The camp in Croatian Opatovac is the new bottleneck for Syrian refugees. There are sounds of frustration coming from people inside who are forced to stand in line day and night. And right in the middle of it is Vera Telemo, a student from Lund.
“Love is coming up!”, exclaims Kurdawan Chaomar, who used to be a restauranteur, as it is time to serve up a hot stew to passing refugees.
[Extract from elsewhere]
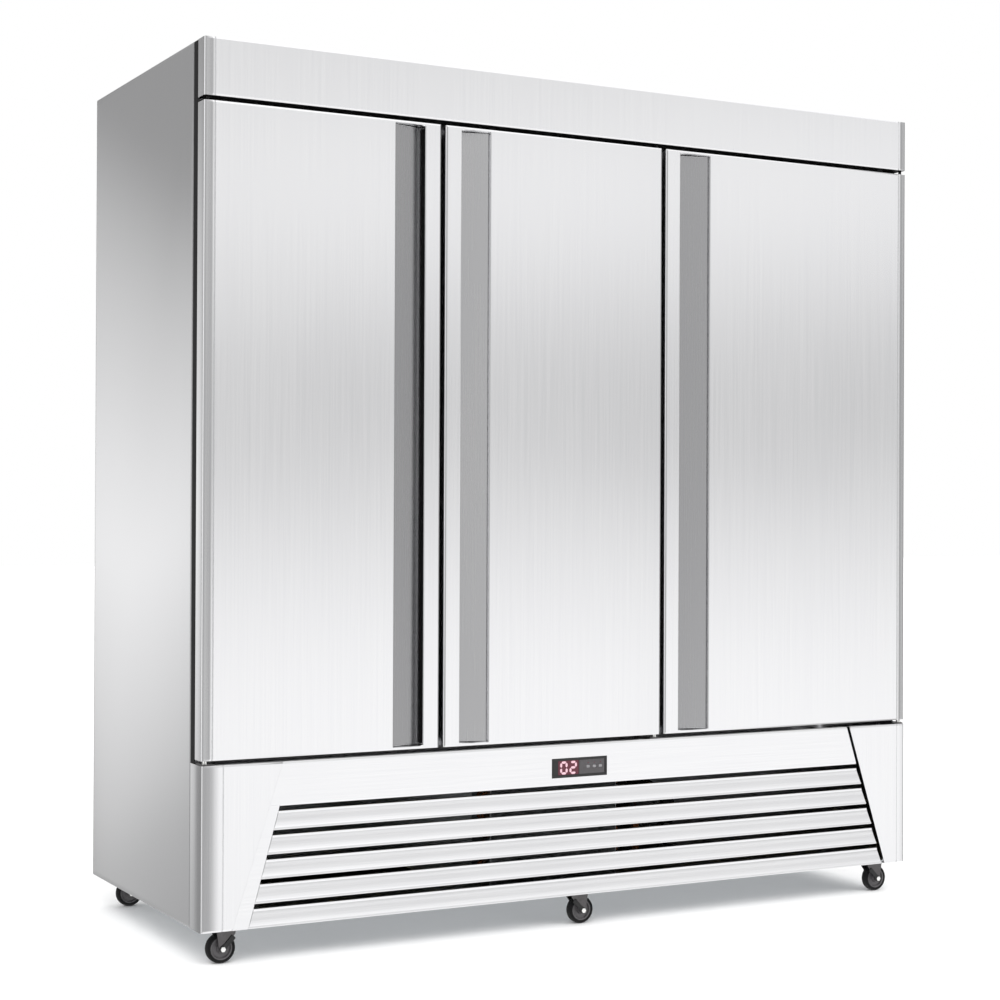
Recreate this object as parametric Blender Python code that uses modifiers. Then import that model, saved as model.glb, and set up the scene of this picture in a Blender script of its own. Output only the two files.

Around ten volunteers have built a soup kitchen by the road. A stone’s throw away stands around a hundred police officers who have formed a chain to stop thousands of refugees who want to leave Serbia for Croatia. Only a few hundred refugees are allowed to leave the massive line at a time, usually with many hours apart, to resume the 17 kilometres left to the refugee camp in Opatovac.
We drove sick children
In the group of refugees are children, old people and sick people. Sometimes there are busses to the refugee camp, but sometimes not.
“Yesterday we drove the sick and the small children. We chose the children under the age of four, but there were still so many that had to walk, perhaps 90 % of everybody”, says volunteer Vera Telemo from Fiskebäckil, Sweden.
It has been five days since student Vera Telemo made her way to Croatia by car. At the moment she is studying Environmental Science at Lund University and writes her Bachelor thesis on the tragedy of the commons. But in Croatia she helps the volunteer group “Hjälp Jocke att hjälpa” (“Help Jocke to help”). Today she is assisting two Swedish chefs and a restauranteur with chopping vegetables and handing out warm food.
“Anyone can help. Just grab hold of someone with a vest and ask what needs to be done. Most times it’s something as simple as handing out water bottles, make sandwiches or distribute blankets”, she says.
New arrivals are being met by the police
After travelling by bus or by foot, the newly arrived refugees are met by police. They push the refugees towards the line that leads to the refugee camp. Getting into the camp takes no time, but getting out again takes longer. It is crowded and chaotic at the exit – riot police are shouting and sometimes use pepper spray.
“Sit down! Sit down!” ”, one policeman screams with a baton in hand.
But the refugees have to go via the camp in order to get a seat on a bus to the Hungarian border. Buses are emptied and then filled again, but many think the process is too slow.
Inside the camp some Syrian men are sitting down next to green army tents, protesting. On red sitting pads, used as placards, they have written: “We are humans, not animals”, “let us out” and “Where is Europe!”. Omar Hayo is a Syrian fuel engineer and he says that the situation within the refugee camp is very bad. They, together with their friends, are considering fleeing.
“There’s too many people and the cueing system to the bus doesn’t work. And all the while, the police are treating us more like sheep than humans”, says Omar Hayo.
17 unconscious people are carried out
By the crowded exit, behind bars and barbed wire, 17 unconscious people are carried out within an hour. Sometimes on a stretcher or by police officers, one at each limb. There is a shortage of water, and at the same time there are families being split up when they are boarding the buses. According to Lydia Gall from Human Rights Watch, families being split up is a big problem, especially in Croatia.
The refugee camp is under close surveillance by the police and no one is allowed to leave. And at the same time the refugees are given no information on how long they have to stay.
But it is not only the screams of police officers and frustrated people that are heard around the camp. Sometimes playing children, people playing music and joking around cuts through the darkness. And the volunteers, with wholehearted involvement, also help to add a positive feeling to a catastrophic situation.
It is now night at the border and the police are letting through yet again another hundred refugees.
“Love is coming up!”, shouts Kurdawan Chaomar when it is time for the new stew to be served. Some of the refugees make an exhausted dash towards water and food before they hurry along to get seats on the last busses towards the refugee camp. There awaits yet more hours of uncertainty.